— Task goal —
Print all of the data exactly as written.

+++ Material

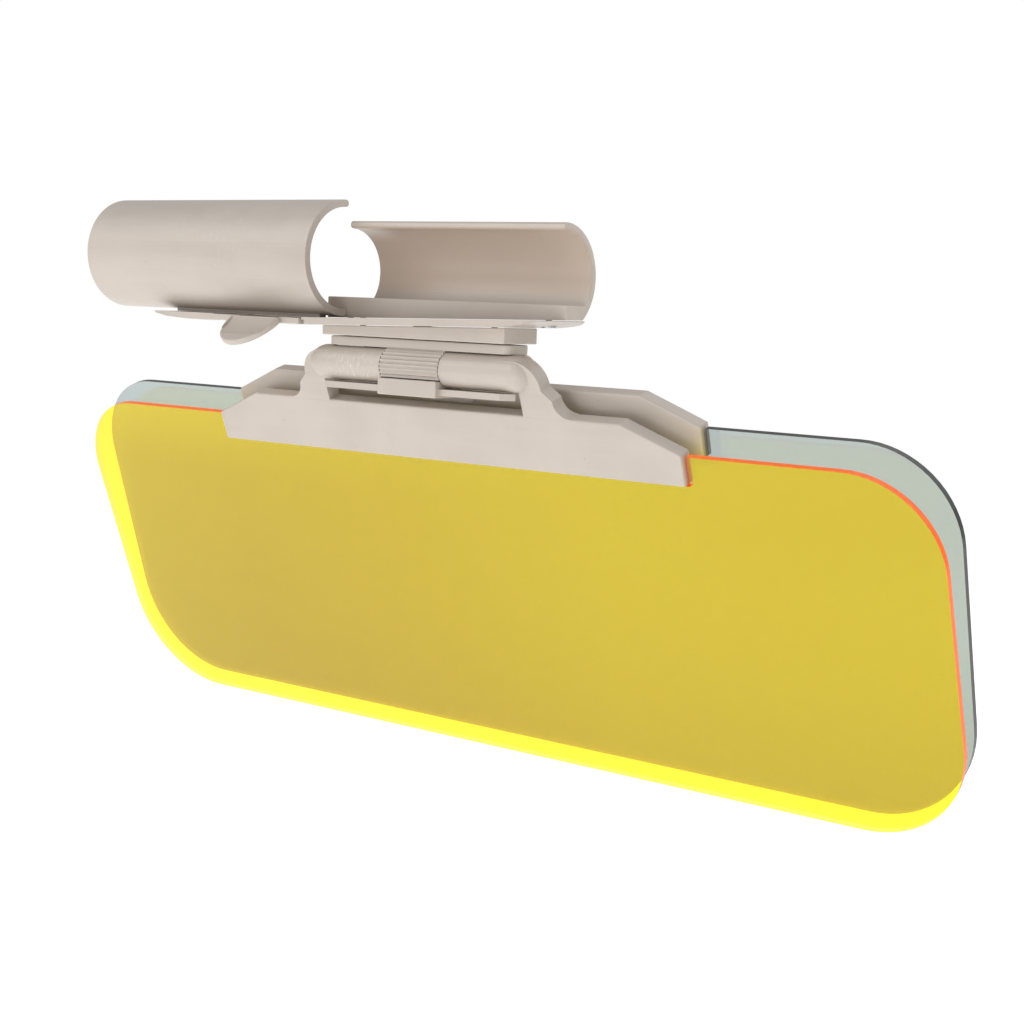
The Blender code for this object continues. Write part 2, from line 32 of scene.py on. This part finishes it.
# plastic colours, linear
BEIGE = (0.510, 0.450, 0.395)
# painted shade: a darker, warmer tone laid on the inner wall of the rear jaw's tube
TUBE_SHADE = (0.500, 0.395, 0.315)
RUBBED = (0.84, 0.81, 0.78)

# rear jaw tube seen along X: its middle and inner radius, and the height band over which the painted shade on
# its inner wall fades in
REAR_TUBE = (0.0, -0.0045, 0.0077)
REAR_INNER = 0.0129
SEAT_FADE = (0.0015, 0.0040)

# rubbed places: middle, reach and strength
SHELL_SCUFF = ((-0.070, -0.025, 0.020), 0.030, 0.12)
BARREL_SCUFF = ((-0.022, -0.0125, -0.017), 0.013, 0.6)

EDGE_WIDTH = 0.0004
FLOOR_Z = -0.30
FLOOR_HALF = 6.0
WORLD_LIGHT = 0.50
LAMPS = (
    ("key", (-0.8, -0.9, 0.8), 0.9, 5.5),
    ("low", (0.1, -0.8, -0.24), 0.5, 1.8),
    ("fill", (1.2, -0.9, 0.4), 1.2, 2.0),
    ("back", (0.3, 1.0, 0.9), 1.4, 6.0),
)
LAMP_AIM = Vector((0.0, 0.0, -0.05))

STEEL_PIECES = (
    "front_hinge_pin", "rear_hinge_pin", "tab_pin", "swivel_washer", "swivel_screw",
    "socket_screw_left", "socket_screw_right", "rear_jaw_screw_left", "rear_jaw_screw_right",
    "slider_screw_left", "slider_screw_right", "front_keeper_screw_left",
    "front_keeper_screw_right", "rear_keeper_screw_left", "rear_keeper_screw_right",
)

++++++

— Reply to the exercise —
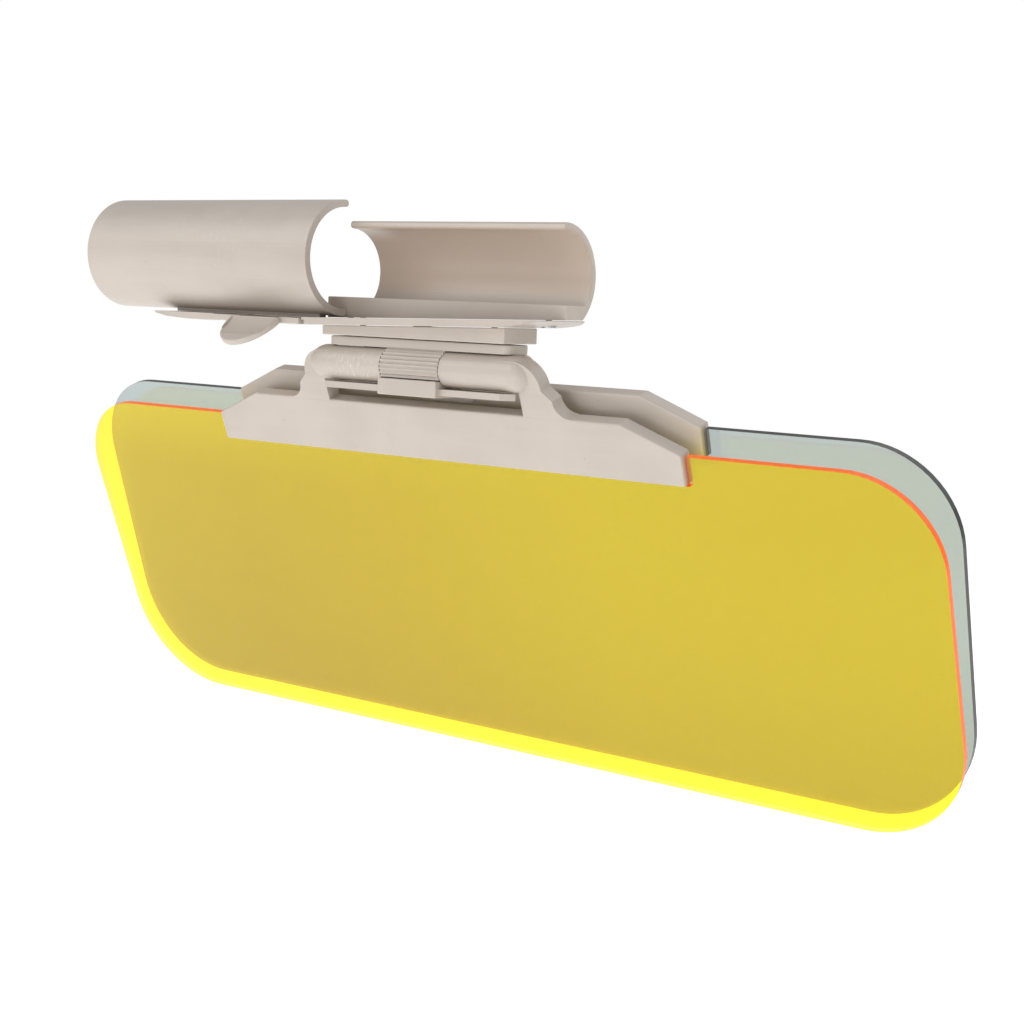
The Blender code for this object continues. Write part 2, from line 32 of scene.py on. This part finishes it.
# plastic colours, linear
BEIGE = (0.510, 0.450, 0.395)
# painted shade: a darker, warmer tone laid on the inner wall of the rear jaw's tube
TUBE_SHADE = (0.500, 0.395, 0.315)
RUBBED = (0.84, 0.81, 0.78)

# rear jaw tube seen along X: its middle and inner radius, and the height band over which the painted shade on
# its inner wall fades in
REAR_TUBE = (0.0, -0.0045, 0.0077)
REAR_INNER = 0.0129
SEAT_FADE = (0.0015, 0.0040)

# rubbed places: middle, reach and strength
SHELL_SCUFF = ((-0.070, -0.025, 0.020), 0.030, 0.12)
BARREL_SCUFF = ((-0.022, -0.0125, -0.017), 0.013, 0.6)

EDGE_WIDTH = 0.0004
FLOOR_Z = -0.30
FLOOR_HALF = 6.0
WORLD_LIGHT = 0.50
LAMPS = (
    ("key", (-0.8, -0.9, 0.8), 0.9, 5.5),
    ("low", (0.1, -0.8, -0.24), 0.5, 1.8),
    ("fill", (1.2, -0.9, 0.4), 1.2, 2.0),
    ("back", (0.3, 1.0, 0.9), 1.4, 6.0),
)
LAMP_AIM = Vector((0.0, 0.0, -0.05))

STEEL_PIECES = (
    "front_hinge_pin", "rear_hinge_pin", "tab_pin", "swivel_washer", "swivel_screw",
    "socket_screw_left", "socket_screw_right", "rear_jaw_screw_left", "rear_jaw_screw_right",
    "slider_screw_left", "slider_screw_right", "front_keeper_screw_left",
    "front_keeper_screw_right", "rear_keeper_screw_left", "rear_keeper_screw_right",
)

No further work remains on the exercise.